At first glance, using formula (3) appears quite logical. Indeed, a product of oil productive area and reservoir thickness determines the volume of rock in the pool. Multiplying rock volume by void volume and subsequently – by an oil saturation factor determines volume of oil in the voids of pool rocks.
However, using an interconnected porosity clearly contradicts the results of rock sample studies to examine distribution of pore channels and their contribution to permeability. As shown above, part of the reservoir with open porosity is filled with residual water and could not act as a container for oil. Substitution in (3) of an open porosity factor will automatically lead to over-estimating the size of the container filled with oil. If one is also to take into account over-estimation of oil saturation determined by the standard method using function (2), the consequence of using formula (3) will be over-estimation of oil reserves initially in place.

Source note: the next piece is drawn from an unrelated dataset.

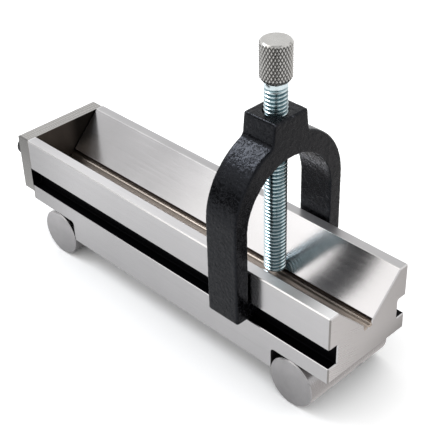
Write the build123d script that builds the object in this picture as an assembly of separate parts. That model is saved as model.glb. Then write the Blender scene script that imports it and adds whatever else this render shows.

Recoverable reserves are calculated by multiplying in-place reserves by an oil recovery factor which currently requires the knowledge of oil-displacement and sweep efficiency. Displacement efficiency is estimated based on the results of a modelling process using core samples (error in the currently used method was described above). Sweep efficiency is estimated using the results of hydrodynamic calculations based on different well patterns. All of the above takes a long time and involves significant costs.
A new reservoir model allows direct calculation of recoverable reserves without using reserves in-place and oil recovery factor.
From the substantiation of the new reservoir structure model it follows that, if calculating hydrocarbon reserves by the volumetric method, the use of effective porosity and oil saturation (in the area of effective porosity) in (3), (instead Φ and So), will immediately provide the volume of recoverable reserves.